Contextual alignment is everything. The AI is building an answer to a problem, and if your landing page directly addresses that problem, you’re far more likely to win the auction. It’s not just about rewriting a headline. It’s about a holistic approach. The algorithm prioritizes rich metadata, so your page titles and descriptions must be dialed in. It also heavily favors multiple high-quality images and video assets that visually demonstrate the solution. For e-commerce, an optimized shopping feed with every single relevant attribute filled out is non-negotiable. These assets give the AI more data points to confirm your relevance. Critically, first-party data is your superpower. By uploading Customer Match lists, you are explicitly teaching the AI what your highest-value customers look like. This training directly affects its bidding behavior; the system becomes more aggressive and smarter when it sees a user who mirrors the profile of your best customers. This creates a powerful feedback loop that goes far beyond simple copy changes.
AI-powered campaigns often need significant conversion data to learn, creating a potential “scissors gap” for smaller advertisers. Given the lack of specific reporting for AI placements, what alternative strategies or proxy metrics can a business with a limited budget use to compete effectively?
This “scissors gap” is a very real challenge. AI-powered campaigns like Performance Max often need a minimum threshold, say 30 conversions in 30 days, to even begin learning effectively. For smaller businesses with lower budgets or longer sales cycles, hitting that volume is tough. Since Google doesn’t give us specific reporting for AI placements, you can’t just throw money at it and see what works. Instead of focusing solely on the final sale, smaller advertisers should use proxy metrics. Track micro-conversions like newsletter sign-ups, guide downloads, or video views as signals of engagement. These can provide the algorithm with some positive data to learn from, even if it’s not a final purchase. Another strategy is to focus intensely on a very specific niche where you can dominate the intent signals. Instead of competing broadly, own the conversation around a very particular problem your product solves. This allows you to generate more concentrated data within a smaller budget, helping you train the algorithm and close that gap without having to outspend massive competitors.

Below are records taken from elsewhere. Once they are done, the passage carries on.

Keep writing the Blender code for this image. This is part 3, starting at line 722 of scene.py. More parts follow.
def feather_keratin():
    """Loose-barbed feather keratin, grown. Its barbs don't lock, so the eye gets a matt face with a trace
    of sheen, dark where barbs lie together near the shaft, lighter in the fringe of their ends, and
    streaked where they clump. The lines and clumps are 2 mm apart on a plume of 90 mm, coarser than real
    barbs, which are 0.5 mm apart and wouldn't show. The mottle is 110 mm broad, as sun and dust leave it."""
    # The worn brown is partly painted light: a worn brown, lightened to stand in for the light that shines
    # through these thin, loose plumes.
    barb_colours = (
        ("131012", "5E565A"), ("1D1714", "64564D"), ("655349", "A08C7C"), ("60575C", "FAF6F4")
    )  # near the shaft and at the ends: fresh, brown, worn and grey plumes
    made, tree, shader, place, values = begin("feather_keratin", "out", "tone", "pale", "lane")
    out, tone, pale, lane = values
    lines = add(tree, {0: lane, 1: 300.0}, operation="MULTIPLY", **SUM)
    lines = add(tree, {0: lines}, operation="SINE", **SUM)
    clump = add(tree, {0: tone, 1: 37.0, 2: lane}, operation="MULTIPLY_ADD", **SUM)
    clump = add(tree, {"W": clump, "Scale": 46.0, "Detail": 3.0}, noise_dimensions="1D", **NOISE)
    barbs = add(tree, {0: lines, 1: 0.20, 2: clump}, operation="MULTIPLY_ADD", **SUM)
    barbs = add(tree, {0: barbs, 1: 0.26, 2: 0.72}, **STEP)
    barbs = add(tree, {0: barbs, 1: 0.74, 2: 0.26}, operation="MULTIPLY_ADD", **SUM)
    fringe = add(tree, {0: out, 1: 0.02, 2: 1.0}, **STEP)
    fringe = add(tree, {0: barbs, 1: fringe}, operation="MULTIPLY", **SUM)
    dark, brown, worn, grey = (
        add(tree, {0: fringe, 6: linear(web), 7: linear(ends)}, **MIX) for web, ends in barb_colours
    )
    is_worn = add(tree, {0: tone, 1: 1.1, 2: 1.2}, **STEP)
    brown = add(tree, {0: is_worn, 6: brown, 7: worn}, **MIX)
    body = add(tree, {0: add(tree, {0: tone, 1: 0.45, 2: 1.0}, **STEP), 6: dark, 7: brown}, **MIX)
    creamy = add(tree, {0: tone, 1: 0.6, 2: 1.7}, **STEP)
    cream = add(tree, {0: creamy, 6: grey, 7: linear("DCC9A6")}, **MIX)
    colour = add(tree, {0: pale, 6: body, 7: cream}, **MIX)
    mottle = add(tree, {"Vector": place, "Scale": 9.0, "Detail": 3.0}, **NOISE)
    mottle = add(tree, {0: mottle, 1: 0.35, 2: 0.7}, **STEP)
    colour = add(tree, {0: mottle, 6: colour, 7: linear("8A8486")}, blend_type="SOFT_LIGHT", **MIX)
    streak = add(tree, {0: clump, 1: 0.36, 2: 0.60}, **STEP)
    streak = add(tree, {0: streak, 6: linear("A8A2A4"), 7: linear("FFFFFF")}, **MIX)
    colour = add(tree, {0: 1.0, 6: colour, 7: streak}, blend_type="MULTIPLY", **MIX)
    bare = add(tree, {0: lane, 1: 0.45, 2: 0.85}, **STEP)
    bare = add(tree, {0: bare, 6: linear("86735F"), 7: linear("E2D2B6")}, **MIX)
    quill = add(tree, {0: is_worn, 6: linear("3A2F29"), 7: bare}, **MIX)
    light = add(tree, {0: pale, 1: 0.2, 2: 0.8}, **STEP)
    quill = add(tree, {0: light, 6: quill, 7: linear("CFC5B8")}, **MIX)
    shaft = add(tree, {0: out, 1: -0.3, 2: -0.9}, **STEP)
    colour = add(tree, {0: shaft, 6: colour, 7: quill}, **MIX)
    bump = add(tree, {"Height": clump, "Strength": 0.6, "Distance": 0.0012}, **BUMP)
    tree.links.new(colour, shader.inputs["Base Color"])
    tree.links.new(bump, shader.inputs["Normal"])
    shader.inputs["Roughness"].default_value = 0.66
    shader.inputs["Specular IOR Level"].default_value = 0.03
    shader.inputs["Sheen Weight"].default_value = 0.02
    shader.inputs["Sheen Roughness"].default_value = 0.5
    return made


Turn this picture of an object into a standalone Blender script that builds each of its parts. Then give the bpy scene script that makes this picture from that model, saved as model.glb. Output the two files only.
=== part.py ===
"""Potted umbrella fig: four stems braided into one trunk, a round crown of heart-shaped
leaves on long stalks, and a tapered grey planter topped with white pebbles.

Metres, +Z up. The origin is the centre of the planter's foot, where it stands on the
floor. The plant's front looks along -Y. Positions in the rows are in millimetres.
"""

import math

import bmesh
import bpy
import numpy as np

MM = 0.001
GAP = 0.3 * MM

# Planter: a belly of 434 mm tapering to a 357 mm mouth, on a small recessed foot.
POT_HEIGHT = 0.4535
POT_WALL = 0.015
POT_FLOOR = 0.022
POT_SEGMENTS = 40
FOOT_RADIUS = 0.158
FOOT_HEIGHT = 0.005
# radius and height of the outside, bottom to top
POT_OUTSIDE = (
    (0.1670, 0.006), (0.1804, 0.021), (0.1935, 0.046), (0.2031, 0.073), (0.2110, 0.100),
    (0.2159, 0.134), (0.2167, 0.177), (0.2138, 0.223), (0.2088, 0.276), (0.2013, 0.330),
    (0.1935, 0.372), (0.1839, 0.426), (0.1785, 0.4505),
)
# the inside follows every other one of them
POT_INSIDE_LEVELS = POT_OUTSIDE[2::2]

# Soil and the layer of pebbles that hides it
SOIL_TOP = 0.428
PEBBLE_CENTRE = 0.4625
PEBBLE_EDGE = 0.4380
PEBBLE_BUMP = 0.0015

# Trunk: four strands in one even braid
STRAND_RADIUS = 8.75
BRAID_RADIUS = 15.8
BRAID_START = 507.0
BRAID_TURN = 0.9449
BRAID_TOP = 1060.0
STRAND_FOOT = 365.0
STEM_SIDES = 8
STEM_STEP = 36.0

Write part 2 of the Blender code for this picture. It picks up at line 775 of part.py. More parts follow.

What is your forecast for Google Ads?
My forecast is that the line between search and discovery will completely dissolve. We’re moving away from a system where you type a query and get ten blue links, toward a continuous, conversational dialogue with an AI that anticipates your next need. For advertisers, this means the concept of a “campaign” as a static set of keywords and ads will become a relic. The future is about providing the system with a rich portfolio of business goals, creative assets, and first-party data, and then trusting the AI to assemble the right message for the right user in the right format at the right moment. The most successful advertisers won’t be the best keyword pickers; they’ll be the best teachers, continuously feeding the AI the signals it needs to understand their business and customers on a deeply contextual level. It’s a fundamental shift from manually managing inputs to strategically guiding an automated system.